Yves here. To clarify Richard Murphy’s headline, he is not referring to all levels of government in the UK, but “Government” which in US-speak would be “Administration”. His point is that the UK and US national governments will never run out of currency and do not need bond markets to fund budget deficits. Bond issuance is a political holdover from the gold standard era as opposed to an operational necessity. Looks at how Japan ran absolutely ginormous government deficits for decades.
Too much net spending that does not sufficiently (or at all) boost productive capacity generates inflation. That is the constraint on spending. Or in MMT-speak, “real resources”. Increasing demand (which is what net spending does) in the absence of there being enough slack in the economy will raise prices. But investors really do not like inflation beyond modest levels (2% to 4%). So the likely level of inflation will depress asset prices, particularly risky ones like stocks and private equity, as well as investment, as the 1970s stagflation demonstrated.
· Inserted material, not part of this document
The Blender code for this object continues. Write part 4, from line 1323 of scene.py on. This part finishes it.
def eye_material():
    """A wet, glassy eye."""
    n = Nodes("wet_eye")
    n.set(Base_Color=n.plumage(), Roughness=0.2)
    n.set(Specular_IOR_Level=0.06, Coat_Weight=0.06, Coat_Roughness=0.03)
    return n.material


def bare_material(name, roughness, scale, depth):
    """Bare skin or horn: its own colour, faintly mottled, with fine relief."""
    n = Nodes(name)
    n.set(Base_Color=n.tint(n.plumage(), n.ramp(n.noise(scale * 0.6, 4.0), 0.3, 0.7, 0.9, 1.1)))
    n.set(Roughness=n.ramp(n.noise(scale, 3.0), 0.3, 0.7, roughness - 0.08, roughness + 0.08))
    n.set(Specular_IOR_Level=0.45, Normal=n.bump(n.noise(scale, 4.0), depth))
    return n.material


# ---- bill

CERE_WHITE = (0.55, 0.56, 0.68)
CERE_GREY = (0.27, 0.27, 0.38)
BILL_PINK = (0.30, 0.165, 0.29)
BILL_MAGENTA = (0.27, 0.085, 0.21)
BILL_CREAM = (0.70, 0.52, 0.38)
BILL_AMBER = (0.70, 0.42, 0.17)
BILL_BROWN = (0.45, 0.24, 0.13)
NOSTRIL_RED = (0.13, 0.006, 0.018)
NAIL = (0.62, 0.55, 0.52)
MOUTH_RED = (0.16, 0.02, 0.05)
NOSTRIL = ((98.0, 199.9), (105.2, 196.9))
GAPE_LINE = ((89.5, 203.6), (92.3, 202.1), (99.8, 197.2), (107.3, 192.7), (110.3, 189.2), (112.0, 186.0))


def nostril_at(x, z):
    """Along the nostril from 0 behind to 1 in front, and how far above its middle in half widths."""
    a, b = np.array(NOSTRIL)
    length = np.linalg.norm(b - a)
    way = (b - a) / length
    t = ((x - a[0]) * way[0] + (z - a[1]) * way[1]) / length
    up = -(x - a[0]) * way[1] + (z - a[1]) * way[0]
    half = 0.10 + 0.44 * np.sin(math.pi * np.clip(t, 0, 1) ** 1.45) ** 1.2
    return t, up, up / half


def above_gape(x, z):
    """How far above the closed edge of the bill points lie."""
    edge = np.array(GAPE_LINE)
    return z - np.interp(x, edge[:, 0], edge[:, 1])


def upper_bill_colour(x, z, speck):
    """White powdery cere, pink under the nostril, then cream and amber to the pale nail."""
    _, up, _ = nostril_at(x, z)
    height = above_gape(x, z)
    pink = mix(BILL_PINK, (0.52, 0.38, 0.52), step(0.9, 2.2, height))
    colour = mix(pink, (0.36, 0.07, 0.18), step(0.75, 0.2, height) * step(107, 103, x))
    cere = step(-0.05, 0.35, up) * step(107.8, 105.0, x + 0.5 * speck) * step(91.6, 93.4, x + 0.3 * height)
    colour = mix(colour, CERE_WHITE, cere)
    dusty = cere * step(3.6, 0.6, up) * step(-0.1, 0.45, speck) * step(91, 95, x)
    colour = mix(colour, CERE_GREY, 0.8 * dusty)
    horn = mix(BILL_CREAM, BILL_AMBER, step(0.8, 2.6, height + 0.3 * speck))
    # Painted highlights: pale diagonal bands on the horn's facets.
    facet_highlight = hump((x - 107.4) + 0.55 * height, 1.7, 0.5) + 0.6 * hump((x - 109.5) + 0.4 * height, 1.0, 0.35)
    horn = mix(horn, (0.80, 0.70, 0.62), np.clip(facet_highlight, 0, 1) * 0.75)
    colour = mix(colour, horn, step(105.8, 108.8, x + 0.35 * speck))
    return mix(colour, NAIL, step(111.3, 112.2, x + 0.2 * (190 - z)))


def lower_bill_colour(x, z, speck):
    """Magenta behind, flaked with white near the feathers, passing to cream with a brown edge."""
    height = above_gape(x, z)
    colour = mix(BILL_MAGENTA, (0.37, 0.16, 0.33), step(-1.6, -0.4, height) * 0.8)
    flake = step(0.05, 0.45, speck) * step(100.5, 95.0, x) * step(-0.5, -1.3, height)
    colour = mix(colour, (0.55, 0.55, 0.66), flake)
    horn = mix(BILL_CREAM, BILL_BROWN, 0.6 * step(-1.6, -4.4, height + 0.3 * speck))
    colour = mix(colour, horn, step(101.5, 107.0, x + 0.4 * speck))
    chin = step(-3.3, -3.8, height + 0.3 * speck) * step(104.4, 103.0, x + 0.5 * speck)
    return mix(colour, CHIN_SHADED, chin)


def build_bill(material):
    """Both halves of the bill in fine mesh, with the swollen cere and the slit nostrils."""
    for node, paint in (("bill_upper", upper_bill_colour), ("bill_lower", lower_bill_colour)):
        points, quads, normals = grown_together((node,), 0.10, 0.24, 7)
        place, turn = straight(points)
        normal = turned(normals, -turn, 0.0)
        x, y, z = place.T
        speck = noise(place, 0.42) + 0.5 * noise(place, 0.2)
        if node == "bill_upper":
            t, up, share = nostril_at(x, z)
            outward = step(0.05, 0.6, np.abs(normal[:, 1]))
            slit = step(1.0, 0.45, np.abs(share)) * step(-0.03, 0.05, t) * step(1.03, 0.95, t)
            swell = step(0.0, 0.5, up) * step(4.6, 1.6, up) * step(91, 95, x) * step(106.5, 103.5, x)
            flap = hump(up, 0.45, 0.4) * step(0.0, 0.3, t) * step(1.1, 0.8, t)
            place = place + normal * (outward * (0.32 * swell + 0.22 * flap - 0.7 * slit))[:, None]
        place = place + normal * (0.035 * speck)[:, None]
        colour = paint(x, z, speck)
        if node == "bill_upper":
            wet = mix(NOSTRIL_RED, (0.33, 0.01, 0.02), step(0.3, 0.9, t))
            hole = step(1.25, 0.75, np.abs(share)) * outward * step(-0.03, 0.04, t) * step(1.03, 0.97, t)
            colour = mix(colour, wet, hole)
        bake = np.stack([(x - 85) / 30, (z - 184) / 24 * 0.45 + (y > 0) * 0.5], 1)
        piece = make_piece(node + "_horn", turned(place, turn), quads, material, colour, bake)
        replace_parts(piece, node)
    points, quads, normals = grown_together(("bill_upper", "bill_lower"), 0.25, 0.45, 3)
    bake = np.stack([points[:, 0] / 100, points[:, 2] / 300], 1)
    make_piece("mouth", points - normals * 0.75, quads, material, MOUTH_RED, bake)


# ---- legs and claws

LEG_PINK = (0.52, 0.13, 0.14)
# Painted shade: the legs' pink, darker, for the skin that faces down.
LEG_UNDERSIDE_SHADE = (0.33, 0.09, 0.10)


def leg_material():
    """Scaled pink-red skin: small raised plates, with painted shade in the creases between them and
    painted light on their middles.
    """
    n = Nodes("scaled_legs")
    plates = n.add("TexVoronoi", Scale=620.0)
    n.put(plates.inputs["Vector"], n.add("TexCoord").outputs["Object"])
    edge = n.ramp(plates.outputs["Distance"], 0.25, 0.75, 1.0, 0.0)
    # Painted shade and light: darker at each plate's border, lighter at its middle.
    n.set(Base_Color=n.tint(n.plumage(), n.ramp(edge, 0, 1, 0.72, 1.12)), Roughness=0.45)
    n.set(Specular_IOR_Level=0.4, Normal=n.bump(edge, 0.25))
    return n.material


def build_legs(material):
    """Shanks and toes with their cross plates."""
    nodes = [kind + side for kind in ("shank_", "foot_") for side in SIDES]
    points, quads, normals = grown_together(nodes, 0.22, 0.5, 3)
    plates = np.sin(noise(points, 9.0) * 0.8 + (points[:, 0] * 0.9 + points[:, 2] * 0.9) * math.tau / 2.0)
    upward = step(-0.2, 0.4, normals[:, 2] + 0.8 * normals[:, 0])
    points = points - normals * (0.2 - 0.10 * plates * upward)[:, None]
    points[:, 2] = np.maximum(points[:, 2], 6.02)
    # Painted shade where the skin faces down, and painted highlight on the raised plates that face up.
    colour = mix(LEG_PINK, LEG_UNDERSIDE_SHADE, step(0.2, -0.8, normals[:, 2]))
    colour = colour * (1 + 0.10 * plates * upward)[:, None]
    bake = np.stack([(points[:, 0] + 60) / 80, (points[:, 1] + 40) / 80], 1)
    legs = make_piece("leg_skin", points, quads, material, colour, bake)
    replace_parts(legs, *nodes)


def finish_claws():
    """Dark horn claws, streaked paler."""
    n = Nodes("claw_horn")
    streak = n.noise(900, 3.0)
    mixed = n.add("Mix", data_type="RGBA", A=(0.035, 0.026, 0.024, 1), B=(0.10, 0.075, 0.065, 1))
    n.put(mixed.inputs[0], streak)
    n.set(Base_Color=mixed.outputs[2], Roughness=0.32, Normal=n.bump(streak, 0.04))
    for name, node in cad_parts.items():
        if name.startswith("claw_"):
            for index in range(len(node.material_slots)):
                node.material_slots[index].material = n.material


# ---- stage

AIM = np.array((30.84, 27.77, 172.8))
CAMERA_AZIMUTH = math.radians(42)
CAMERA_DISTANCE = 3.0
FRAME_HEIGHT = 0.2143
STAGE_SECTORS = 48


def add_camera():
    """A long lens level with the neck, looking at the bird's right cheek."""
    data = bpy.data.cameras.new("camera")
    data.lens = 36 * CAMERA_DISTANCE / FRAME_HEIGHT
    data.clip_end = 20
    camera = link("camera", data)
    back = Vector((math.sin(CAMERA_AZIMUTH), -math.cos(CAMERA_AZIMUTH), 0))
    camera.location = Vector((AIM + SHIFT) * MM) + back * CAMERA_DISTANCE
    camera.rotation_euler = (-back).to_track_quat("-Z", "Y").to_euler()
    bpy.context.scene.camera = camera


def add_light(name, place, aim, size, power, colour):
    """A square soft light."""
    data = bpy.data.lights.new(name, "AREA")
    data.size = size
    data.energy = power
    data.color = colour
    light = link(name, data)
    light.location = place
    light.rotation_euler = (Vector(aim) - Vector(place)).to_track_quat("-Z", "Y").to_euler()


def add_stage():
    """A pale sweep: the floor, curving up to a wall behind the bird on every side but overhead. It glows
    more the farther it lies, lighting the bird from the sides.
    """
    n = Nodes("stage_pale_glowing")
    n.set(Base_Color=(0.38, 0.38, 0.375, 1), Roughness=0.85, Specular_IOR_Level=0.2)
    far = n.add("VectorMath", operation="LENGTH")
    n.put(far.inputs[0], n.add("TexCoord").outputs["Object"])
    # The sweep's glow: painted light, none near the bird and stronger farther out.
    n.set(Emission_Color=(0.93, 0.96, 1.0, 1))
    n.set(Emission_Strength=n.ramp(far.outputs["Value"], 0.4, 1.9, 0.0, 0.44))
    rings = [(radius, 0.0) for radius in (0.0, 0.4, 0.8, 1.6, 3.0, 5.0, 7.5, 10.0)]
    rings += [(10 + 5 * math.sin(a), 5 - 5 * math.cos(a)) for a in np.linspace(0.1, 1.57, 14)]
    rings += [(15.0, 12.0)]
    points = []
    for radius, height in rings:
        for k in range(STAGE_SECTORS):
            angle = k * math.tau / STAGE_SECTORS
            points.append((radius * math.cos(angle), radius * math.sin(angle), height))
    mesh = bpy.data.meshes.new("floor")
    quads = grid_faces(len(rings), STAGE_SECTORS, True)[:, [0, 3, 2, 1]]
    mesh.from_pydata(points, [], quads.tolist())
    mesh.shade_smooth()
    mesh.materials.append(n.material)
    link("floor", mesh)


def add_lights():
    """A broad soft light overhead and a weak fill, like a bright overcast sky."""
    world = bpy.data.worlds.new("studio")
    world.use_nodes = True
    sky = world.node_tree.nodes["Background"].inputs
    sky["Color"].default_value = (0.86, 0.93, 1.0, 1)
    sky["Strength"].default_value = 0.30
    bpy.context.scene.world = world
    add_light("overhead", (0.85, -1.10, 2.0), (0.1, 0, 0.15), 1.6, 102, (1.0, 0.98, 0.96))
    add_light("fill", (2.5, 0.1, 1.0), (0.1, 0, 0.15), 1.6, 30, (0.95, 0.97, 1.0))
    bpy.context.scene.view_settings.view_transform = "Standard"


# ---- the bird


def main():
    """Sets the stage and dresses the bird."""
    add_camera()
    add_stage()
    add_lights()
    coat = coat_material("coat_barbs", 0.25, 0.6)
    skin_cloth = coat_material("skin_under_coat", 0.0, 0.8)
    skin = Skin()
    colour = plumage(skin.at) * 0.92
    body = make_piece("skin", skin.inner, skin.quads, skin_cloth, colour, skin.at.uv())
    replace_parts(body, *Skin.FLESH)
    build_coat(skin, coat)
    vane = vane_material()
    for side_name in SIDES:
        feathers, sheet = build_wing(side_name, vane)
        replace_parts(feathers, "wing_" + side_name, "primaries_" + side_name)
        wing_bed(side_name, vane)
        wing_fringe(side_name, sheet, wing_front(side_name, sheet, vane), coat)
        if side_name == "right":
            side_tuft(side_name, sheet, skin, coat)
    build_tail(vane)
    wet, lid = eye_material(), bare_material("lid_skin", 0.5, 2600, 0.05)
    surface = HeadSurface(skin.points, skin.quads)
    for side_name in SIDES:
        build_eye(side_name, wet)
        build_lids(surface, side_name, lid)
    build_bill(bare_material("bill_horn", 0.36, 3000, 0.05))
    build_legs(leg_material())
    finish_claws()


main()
Note that the US will not default involuntarily. But it can always stiff its creditors, such as by forced extension of Treasury bond maturities.
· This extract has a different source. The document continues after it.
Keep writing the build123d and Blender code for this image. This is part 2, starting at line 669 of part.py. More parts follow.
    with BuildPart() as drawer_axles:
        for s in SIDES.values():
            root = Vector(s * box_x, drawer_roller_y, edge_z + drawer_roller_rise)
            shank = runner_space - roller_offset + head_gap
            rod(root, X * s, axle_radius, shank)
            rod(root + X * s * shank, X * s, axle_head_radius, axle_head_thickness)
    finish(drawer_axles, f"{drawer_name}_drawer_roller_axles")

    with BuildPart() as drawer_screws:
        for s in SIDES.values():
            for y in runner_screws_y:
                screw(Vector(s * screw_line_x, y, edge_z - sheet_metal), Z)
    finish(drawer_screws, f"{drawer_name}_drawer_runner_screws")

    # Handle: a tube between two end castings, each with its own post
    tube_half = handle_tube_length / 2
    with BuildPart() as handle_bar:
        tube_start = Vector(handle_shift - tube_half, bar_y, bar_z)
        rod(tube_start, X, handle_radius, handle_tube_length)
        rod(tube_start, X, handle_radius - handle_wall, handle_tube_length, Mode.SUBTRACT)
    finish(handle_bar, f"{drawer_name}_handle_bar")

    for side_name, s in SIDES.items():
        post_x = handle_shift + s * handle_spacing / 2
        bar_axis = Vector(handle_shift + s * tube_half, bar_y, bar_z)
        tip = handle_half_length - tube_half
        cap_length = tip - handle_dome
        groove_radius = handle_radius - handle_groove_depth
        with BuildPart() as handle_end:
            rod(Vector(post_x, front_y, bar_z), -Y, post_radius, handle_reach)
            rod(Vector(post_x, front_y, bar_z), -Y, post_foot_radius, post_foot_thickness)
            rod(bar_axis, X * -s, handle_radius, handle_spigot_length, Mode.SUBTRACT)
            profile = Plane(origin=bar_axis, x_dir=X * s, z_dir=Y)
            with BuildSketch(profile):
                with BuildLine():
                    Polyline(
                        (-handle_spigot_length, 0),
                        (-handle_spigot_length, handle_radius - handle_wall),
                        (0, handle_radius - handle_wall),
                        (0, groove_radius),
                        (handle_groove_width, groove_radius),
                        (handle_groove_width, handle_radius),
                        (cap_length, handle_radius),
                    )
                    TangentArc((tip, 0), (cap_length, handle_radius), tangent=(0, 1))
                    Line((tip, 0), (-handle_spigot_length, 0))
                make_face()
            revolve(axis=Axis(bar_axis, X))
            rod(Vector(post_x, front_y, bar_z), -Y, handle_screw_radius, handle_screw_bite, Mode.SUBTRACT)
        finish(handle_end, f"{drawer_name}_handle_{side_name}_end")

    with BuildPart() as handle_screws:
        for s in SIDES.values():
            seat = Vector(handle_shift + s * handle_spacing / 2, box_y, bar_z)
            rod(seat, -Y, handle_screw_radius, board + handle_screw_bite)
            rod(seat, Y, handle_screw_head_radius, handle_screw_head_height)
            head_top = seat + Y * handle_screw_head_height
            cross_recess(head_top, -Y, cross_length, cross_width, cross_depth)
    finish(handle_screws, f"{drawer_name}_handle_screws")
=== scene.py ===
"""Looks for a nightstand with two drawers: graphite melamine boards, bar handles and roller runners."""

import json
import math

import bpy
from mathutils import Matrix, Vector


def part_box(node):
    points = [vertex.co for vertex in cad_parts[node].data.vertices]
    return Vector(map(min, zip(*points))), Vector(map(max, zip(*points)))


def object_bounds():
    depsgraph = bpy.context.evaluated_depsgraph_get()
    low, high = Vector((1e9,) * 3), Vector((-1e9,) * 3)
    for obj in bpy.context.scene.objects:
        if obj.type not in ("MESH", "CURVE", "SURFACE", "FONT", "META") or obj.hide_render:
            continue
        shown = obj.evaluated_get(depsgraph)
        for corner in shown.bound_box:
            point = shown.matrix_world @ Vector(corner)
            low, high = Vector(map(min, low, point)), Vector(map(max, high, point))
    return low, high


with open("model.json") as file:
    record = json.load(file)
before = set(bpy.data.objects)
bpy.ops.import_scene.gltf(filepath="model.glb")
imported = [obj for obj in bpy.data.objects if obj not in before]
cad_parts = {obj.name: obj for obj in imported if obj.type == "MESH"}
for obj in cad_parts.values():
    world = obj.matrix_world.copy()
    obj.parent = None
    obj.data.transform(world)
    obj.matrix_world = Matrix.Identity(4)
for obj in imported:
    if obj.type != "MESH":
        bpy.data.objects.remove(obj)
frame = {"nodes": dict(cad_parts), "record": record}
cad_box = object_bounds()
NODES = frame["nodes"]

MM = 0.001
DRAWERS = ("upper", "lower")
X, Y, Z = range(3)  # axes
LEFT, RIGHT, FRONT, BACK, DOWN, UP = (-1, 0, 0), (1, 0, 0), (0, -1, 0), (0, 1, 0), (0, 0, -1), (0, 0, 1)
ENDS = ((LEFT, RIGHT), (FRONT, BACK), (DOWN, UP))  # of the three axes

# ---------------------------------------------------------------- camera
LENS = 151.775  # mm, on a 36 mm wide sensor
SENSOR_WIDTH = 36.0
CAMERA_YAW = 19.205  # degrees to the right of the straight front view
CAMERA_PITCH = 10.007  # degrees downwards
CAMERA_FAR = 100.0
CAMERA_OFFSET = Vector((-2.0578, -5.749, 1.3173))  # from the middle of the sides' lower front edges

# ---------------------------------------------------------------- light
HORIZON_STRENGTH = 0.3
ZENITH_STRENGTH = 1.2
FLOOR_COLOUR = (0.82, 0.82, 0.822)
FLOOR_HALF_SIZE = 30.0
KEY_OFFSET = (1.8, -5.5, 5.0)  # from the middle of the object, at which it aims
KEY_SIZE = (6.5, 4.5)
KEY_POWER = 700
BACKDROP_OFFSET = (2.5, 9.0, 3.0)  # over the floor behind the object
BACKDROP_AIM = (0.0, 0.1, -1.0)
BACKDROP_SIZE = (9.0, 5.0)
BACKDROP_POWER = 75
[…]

By Richard Murphy, Professor of Accounting Practice at Sheffield University Management School and a director of the Corporate Accountability Network. Originally published at Funding the Future.
There’s a persistent myth that our government is somehow at the mercy of the financial markets and that it has to dance to their tune. This is most definitely doing the rounds this week, mainly as a result of Labour’s mismanagement of its own party, and Rachel Reeves’ subsequent very public tears.
It’s a myth I have been challenging for years, so let me summarise why.
1. The government creates the money
The UK government is the monopoly issuer of the pound. It spends all of that money into existence. Every pound of government spending creates a matching financial asset for someone else. It is only afterwards that the government issues bonds, not because it needs the money, but to provide a safe place for savers to deposit their funds when banks cannot provide this service.
This point is critical. The government does not need the markets to ‘fund’ its spending. It is simply swapping one form of money (reserves) for another (gilts). Bizarrely, it pays interest to those to whom it provides this service.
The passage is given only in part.